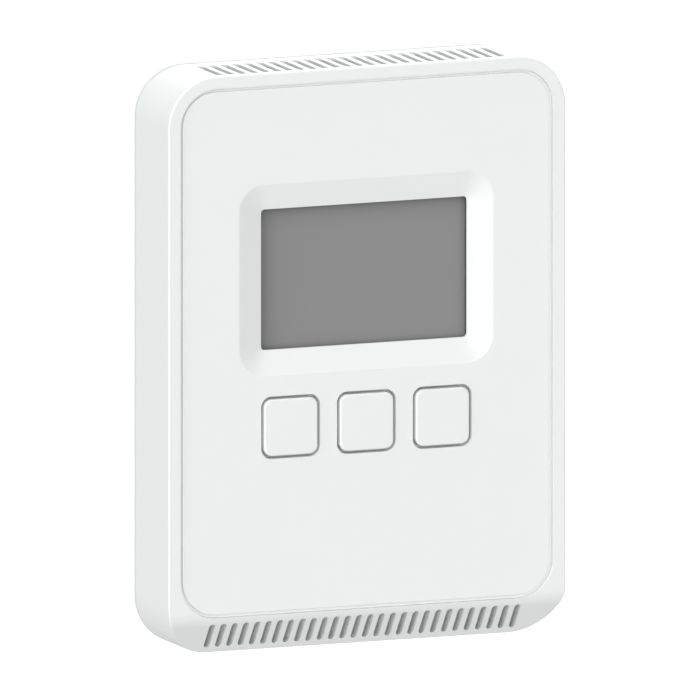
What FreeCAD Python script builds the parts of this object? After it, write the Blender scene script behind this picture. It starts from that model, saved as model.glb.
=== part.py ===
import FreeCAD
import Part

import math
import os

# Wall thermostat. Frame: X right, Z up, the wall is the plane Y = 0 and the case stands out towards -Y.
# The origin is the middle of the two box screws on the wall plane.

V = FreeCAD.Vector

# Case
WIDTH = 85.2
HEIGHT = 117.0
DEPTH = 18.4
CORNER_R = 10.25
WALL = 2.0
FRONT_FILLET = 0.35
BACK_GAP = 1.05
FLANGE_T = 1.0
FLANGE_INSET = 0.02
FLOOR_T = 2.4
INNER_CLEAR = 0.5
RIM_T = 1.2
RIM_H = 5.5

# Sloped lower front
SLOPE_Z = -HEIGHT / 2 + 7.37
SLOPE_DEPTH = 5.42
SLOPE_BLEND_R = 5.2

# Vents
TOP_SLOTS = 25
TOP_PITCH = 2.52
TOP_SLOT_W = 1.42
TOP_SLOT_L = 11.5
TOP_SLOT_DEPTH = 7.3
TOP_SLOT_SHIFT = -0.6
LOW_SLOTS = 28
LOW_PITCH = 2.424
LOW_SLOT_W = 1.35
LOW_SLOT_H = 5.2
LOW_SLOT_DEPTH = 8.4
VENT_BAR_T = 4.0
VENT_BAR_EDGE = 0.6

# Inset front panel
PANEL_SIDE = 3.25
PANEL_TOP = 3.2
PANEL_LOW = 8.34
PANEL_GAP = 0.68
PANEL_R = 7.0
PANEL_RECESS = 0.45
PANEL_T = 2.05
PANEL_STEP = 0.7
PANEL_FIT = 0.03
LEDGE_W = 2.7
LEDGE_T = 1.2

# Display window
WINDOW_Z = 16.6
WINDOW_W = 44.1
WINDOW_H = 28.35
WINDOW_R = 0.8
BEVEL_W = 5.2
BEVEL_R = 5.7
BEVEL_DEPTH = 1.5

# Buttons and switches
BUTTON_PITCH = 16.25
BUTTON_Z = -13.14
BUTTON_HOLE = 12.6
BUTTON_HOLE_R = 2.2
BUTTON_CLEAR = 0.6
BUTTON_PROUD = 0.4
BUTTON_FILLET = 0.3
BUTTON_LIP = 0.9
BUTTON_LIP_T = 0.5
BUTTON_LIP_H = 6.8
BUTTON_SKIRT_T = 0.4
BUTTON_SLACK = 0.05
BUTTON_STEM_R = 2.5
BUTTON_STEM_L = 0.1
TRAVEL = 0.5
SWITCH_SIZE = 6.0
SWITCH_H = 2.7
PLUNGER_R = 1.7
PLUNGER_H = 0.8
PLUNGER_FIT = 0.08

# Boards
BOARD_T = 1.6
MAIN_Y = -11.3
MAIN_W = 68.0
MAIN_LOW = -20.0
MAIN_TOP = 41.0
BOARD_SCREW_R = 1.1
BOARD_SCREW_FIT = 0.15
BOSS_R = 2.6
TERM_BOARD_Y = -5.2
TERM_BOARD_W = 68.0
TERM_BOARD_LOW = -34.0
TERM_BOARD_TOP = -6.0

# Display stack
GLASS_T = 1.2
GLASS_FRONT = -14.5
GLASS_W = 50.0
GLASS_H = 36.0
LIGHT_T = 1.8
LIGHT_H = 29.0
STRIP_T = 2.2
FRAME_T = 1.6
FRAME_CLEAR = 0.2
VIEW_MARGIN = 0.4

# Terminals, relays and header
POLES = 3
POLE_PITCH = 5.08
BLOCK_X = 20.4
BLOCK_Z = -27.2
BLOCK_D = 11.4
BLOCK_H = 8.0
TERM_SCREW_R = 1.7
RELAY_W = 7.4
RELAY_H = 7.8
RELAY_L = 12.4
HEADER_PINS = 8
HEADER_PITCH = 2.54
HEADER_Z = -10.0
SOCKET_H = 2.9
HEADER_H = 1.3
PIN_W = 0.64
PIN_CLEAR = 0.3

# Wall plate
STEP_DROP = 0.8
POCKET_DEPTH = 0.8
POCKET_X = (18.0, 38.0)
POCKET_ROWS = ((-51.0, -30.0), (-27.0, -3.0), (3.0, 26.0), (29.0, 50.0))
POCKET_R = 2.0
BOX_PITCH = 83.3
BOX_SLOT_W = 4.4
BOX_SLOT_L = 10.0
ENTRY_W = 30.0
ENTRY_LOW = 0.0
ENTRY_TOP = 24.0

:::

# Exercise requirements
Produce the lines from the top of the listing through the "V = FreeCAD.Vector" line exactly as they appear, with no additional output.

# The result
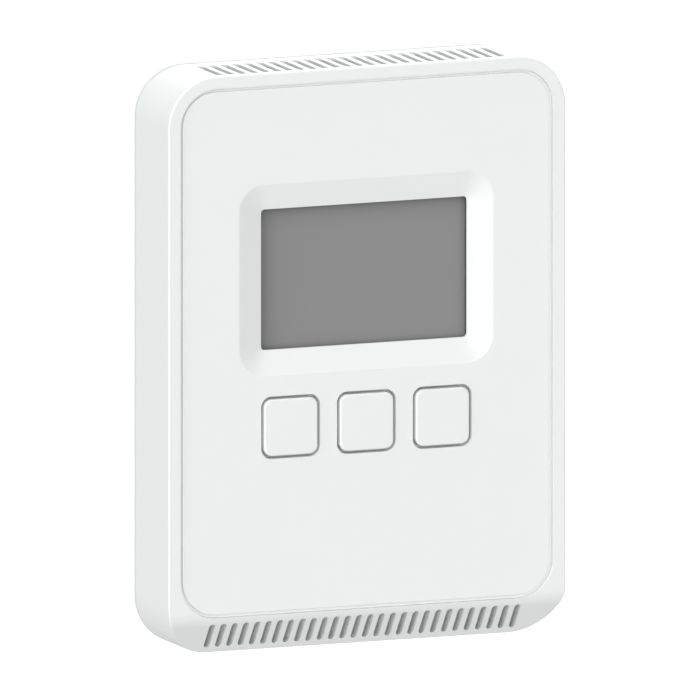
What FreeCAD Python script builds the parts of this object? After it, write the Blender scene script behind this picture. It starts from that model, saved as model.glb.
=== part.py ===
import FreeCAD
import Part

import math
import os

# Wall thermostat. Frame: X right, Z up, the wall is the plane Y = 0 and the case stands out towards -Y.
# The origin is the middle of the two box screws on the wall plane.

V = FreeCAD.Vector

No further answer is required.